* _What you should do_
Repeat exactly, please, the lines that begin at the start of the listing and end at the line holding "# Locking gear, left side".

* _Provided material_
※
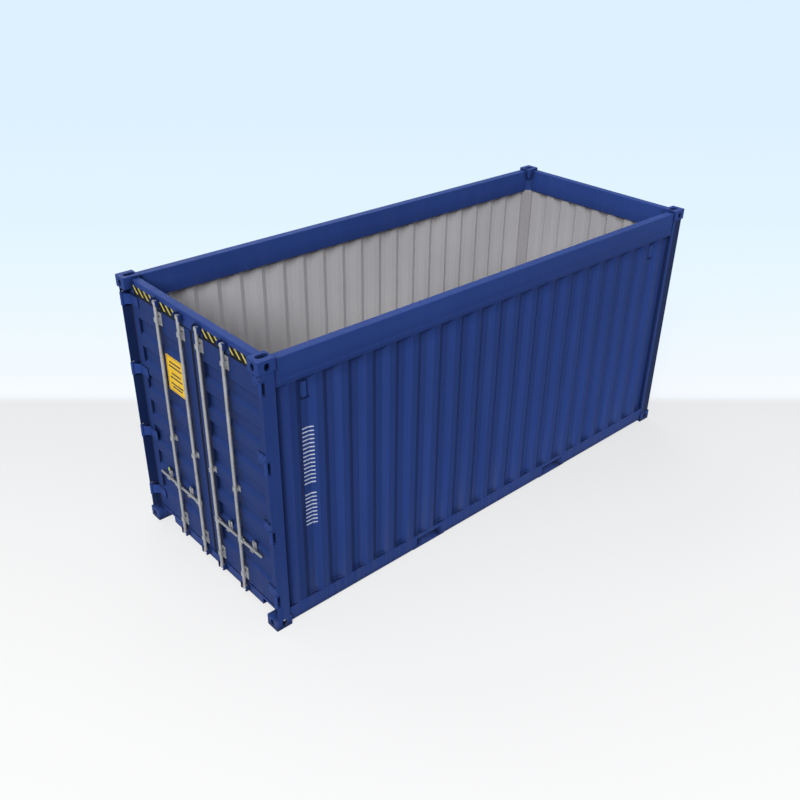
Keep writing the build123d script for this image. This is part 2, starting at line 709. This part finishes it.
def bar_guides():
    """Guides of both bars on the left leaf: a plate, with a ring round the bar at its middle."""
    middle = LEAF_BOTTOM + MIDDLE_GUIDE_SHARE * LEAF_HEIGHT
    low = LEAF_BOTTOM + LOW_GUIDE_RISE
    high = LEAF_TOP - HIGH_GUIDE_DROP
    spans = (
        (low, low + LOW_GUIDE_HEIGHT), (middle - MIDDLE_GUIDE_HEIGHT / 2, middle + MIDDLE_GUIDE_HEIGHT / 2),
        (high - HIGH_GUIDE_HEIGHT, high))
    guides = []
    for offset in BAR_OFFSETS.values():
        for bottom, top in spans:
            ring_low = (bottom + top - GUIDE_RING_HEIGHT) / 2
            plate_y = (offset - GUIDE_WIDTH / 2, offset + GUIDE_WIDTH / 2)
            plate = block((LEAF_X - GUIDE_PLATE, LEAF_X), plate_y, (bottom, top))
            guides.append(plate + along_z(guide_ring(offset), ring_low, ring_low + GUIDE_RING_HEIGHT))
    return guides


def handle_retainer(offset):
    """Plate, shelf under the handle and raised catch behind it, on the left leaf."""
    middle = offset + RETAINER_OFFSET
    plate_front = LEAF_X - RETAINER_PLATE
    top = HANDLE_HEIGHT + RETAINER_RISE
    plate = block(
        (plate_front, LEAF_X), (middle - RETAINER_WIDTH / 2, middle + RETAINER_WIDTH / 2),
        (HANDLE_HEIGHT - RETAINER_DROP, top))
    shelf_top = HANDLE_HEIGHT - HANDLE_DEPTH / 2 - DOOR_CLEARANCE
    shelf = block(
        (DOOR_END + SHELF_SETBACK, plate_front), (middle - SHELF_WIDTH / 2, middle + SHELF_WIDTH / 2),
        (shelf_top - SHELF_THICKNESS, shelf_top))
    catch_front = BAR_X + HANDLE_THICKNESS / 2 + DOOR_CLEARANCE
    catch = block(
        (catch_front, plate_front), (middle - CATCH_WIDTH / 2, middle + CATCH_WIDTH / 2),
        (HANDLE_HEIGHT + CATCH_RISE, top))
    return plate + shelf + catch


# Locking gear, left side

def hub_points(offset):
    """Eight corners of a forged hub round a bar, from its inner side anticlockwise seen from above."""
    corner = HUB_HALF / 2
    ring = [
        (-HUB_HALF, corner), (-HUB_HALF, -corner), (-corner, -HUB_HALF), (corner, -HUB_HALF),
        (HUB_HALF, -corner), (HUB_HALF, corner), (corner, HUB_HALF), (-corner, HUB_HALF)]
    return [(BAR_X + x, offset + y) for x, y in ring]


def cam(offset, low):
    """One cam: a hub at the bar's end with a nose towards the hinges."""
    tip = offset + CAM_REACH
    nose = [
        (BAR_X + CAM_NOSE, tip - CAM_NOSE / 2), (BAR_X + CAM_NOSE / 2, tip),
        (BAR_X - CAM_NOSE / 2, tip), (BAR_X - CAM_NOSE, tip - CAM_NOSE / 2)]
    return along_z(outline(hub_points(offset)[:6] + nose), low, low + CAM_HEIGHT)


def locking_bar(offset):
    """Bar with a cam at each end, and a hub with two ears and a pin for the handle."""
    bar = along_z(Pos(BAR_X, offset) * Circle(BAR_RADIUS), BAR_BOTTOM, BAR_TOP)
    bar += cam(offset, BAR_BOTTOM)
    bar += cam(offset, BAR_TOP - CAM_HEIGHT)
    half_collar = COLLAR_HEIGHT / 2
    bar += along_z(outline(hub_points(offset)), HANDLE_HEIGHT - half_collar, HANDLE_HEIGHT + half_collar)
    gap = HANDLE_THICKNESS / 2 + EAR_GAP
    y_range = (offset, offset + EAR_END)
    z_range = (HANDLE_HEIGHT - EAR_HEIGHT / 2, HANDLE_HEIGHT + EAR_HEIGHT / 2)
    for x_range in ((BAR_X - gap - EAR_THICKNESS, BAR_X - gap), (BAR_X + gap, BAR_X + gap + EAR_THICKNESS)):
        bar += block(x_range, y_range, z_range)
    pin = Pos(offset + HANDLE_PIVOT, HANDLE_HEIGHT) * Circle(HANDLE_PIN_RADIUS)
    return bar + along_x(pin, BAR_X - gap, BAR_X + gap)


def handle(offset):
    """Flat tapering lever with an eye on the bar's pin, pointing to the hinges."""
    pivot = offset + HANDLE_PIVOT
    tip = offset + HANDLE_LENGTH
    half = HANDLE_TIP_DEPTH / 2
    face = outline([
        (pivot, HANDLE_HEIGHT - HANDLE_DEPTH / 2), (tip - HANDLE_TIP_CUT, HANDLE_HEIGHT - half),
        (tip, HANDLE_HEIGHT - half + HANDLE_TIP_CUT), (tip, HANDLE_HEIGHT + half - HANDLE_TIP_CUT),
        (tip - HANDLE_TIP_CUT, HANDLE_HEIGHT + half), (pivot, HANDLE_HEIGHT + HANDLE_DEPTH / 2)])
    face += outline(arc_points((pivot, HANDLE_HEIGHT), HANDLE_EYE_RADIUS, 0, 360, BARREL_STEPS)[:-1])
    face -= Pos(pivot, HANDLE_HEIGHT) * Circle(HANDLE_PIN_RADIUS + PIN_CLEARANCE)
    return along_x(face, BAR_X - HANDLE_THICKNESS / 2, BAR_X + HANDLE_THICKNESS / 2)


def keeper_horn(offset, base_z, tooth_z, side):
    """One horn of a keeper: a foot on the beam, a plate beside the cam and a tooth past its end."""
    wall = CAM_REACH + KEEPER_CLEARANCE
    tooth = BAR_RADIUS + KEEPER_BAR_GAP

    def across(near, far):
        """Y limits on the chosen side of the bar."""
        return tuple(sorted((offset + side * near, offset + side * far)))

    foot_front = HEADER_X - KEEPER_FOOT
    front = DOOR_END + KEEPER_SETBACK
    horn = block((foot_front, HEADER_X), across(tooth, wall + KEEPER_HORN), base_z)
    horn += block((front, foot_front), across(wall, wall + KEEPER_HORN), base_z)
    horn += block((front, front + KEEPER_TOOTH), across(tooth, wall), tooth_z)
    return horn


def keepers(middle, tooth_side):
    """Keepers of all four bars on the header or the sill."""
    base_z = (middle - KEEPER_HEIGHT / 2, middle + KEEPER_HEIGHT / 2)
    low, high = base_z
    tooth_z = (high - KEEPER_TOOTH, high) if tooth_side > 0 else (low, low + KEEPER_TOOTH)
    left = [
        keeper_horn(offset, base_z, tooth_z, side) for offset in BAR_OFFSETS.values() for side in (-1, 1)]
    return left + to_right(left)


# Build and write every node

save("bottom_castings", castings(plate_down=True))
save("top_castings", castings(plate_down=False))
save("door_header", [header()])
save("header_keepers", keepers(BAR_TOP - CAM_HEIGHT / 2, tooth_side=1))
save("door_sill", [sill()])
save("sill_keepers", keepers(BAR_BOTTOM + CAM_HEIGHT / 2, tooth_side=-1))
save("end_top_rail", [end_top_rail()])
save("end_bottom_rail", [end_bottom_rail()])
save("end_wall", [end_wall()])
save("floor_panels", floor_panels())
save("cross_members", cross_members())
save("fork_pockets", [piece for centre in pocket_centres() for piece in fork_pocket(centre)])

last_crest_x = FIRST_CREST_X + CREST_RUN
vents = [vent(FIRST_CREST_X + CREST_PITCH / 2), vent(last_crest_x - CREST_PITCH / 2)]
save("side_vents", vents + to_right(vents))

left_nodes = {
    "door_post": [door_post()],
    "hinge_lugs": hinge_lugs(),
    "end_post": [end_post()],
    "top_rail": [top_side_rail()],
    "bottom_rail": [bottom_side_rail()],
    "side_wall": [side_wall()],
    "door_frame": [leaf_frame()],
    "door_panel": [leaf_panel()],
    "door_gasket": [leaf_gasket()],
    "hinge_blades": hinge_blades(),
    "bar_guides": bar_guides(),
    "handle_retainers": [handle_retainer(offset) for offset in BAR_OFFSETS.values()],
}
for place, offset in BAR_OFFSETS.items():
    left_nodes[f"{place}_bar"] = [locking_bar(offset)]
    left_nodes[f"{place}_handle"] = [handle(offset)]

for name, shapes in left_nodes.items():
    save(f"left_{name}", shapes)
    save(f"right_{name}", to_right(shapes))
※
* _In response_
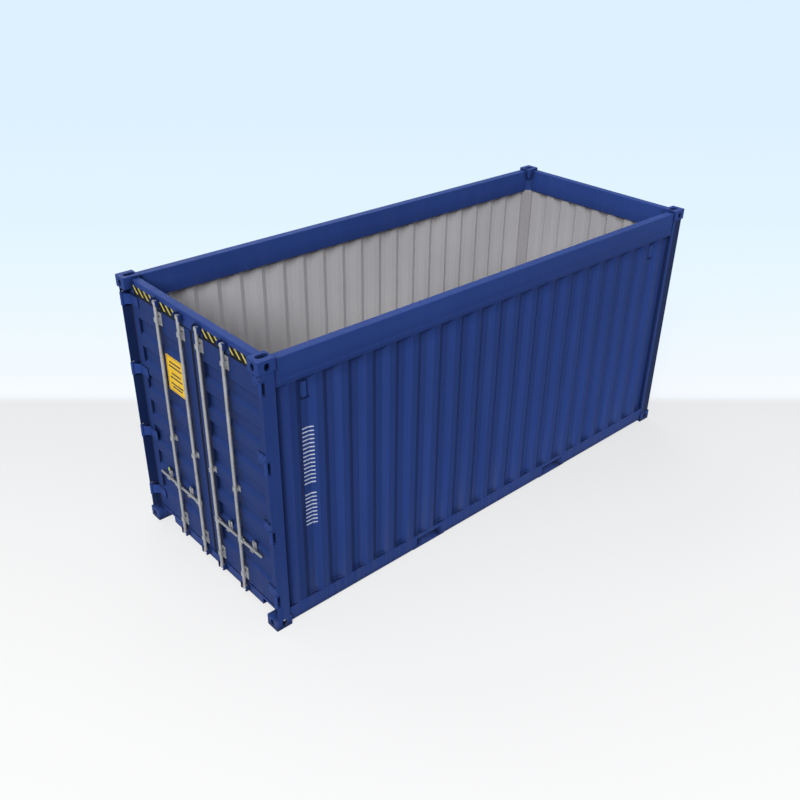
Keep writing the build123d script for this image. This is part 2, starting at line 709. This part finishes it.
def bar_guides():
    """Guides of both bars on the left leaf: a plate, with a ring round the bar at its middle."""
    middle = LEAF_BOTTOM + MIDDLE_GUIDE_SHARE * LEAF_HEIGHT
    low = LEAF_BOTTOM + LOW_GUIDE_RISE
    high = LEAF_TOP - HIGH_GUIDE_DROP
    spans = (
        (low, low + LOW_GUIDE_HEIGHT), (middle - MIDDLE_GUIDE_HEIGHT / 2, middle + MIDDLE_GUIDE_HEIGHT / 2),
        (high - HIGH_GUIDE_HEIGHT, high))
    guides = []
    for offset in BAR_OFFSETS.values():
        for bottom, top in spans:
            ring_low = (bottom + top - GUIDE_RING_HEIGHT) / 2
            plate_y = (offset - GUIDE_WIDTH / 2, offset + GUIDE_WIDTH / 2)
            plate = block((LEAF_X - GUIDE_PLATE, LEAF_X), plate_y, (bottom, top))
            guides.append(plate + along_z(guide_ring(offset), ring_low, ring_low + GUIDE_RING_HEIGHT))
    return guides


def handle_retainer(offset):
    """Plate, shelf under the handle and raised catch behind it, on the left leaf."""
    middle = offset + RETAINER_OFFSET
    plate_front = LEAF_X - RETAINER_PLATE
    top = HANDLE_HEIGHT + RETAINER_RISE
    plate = block(
        (plate_front, LEAF_X), (middle - RETAINER_WIDTH / 2, middle + RETAINER_WIDTH / 2),
        (HANDLE_HEIGHT - RETAINER_DROP, top))
    shelf_top = HANDLE_HEIGHT - HANDLE_DEPTH / 2 - DOOR_CLEARANCE
    shelf = block(
        (DOOR_END + SHELF_SETBACK, plate_front), (middle - SHELF_WIDTH / 2, middle + SHELF_WIDTH / 2),
        (shelf_top - SHELF_THICKNESS, shelf_top))
    catch_front = BAR_X + HANDLE_THICKNESS / 2 + DOOR_CLEARANCE
    catch = block(
        (catch_front, plate_front), (middle - CATCH_WIDTH / 2, middle + CATCH_WIDTH / 2),
        (HANDLE_HEIGHT + CATCH_RISE, top))
    return plate + shelf + catch


# Locking gear, left side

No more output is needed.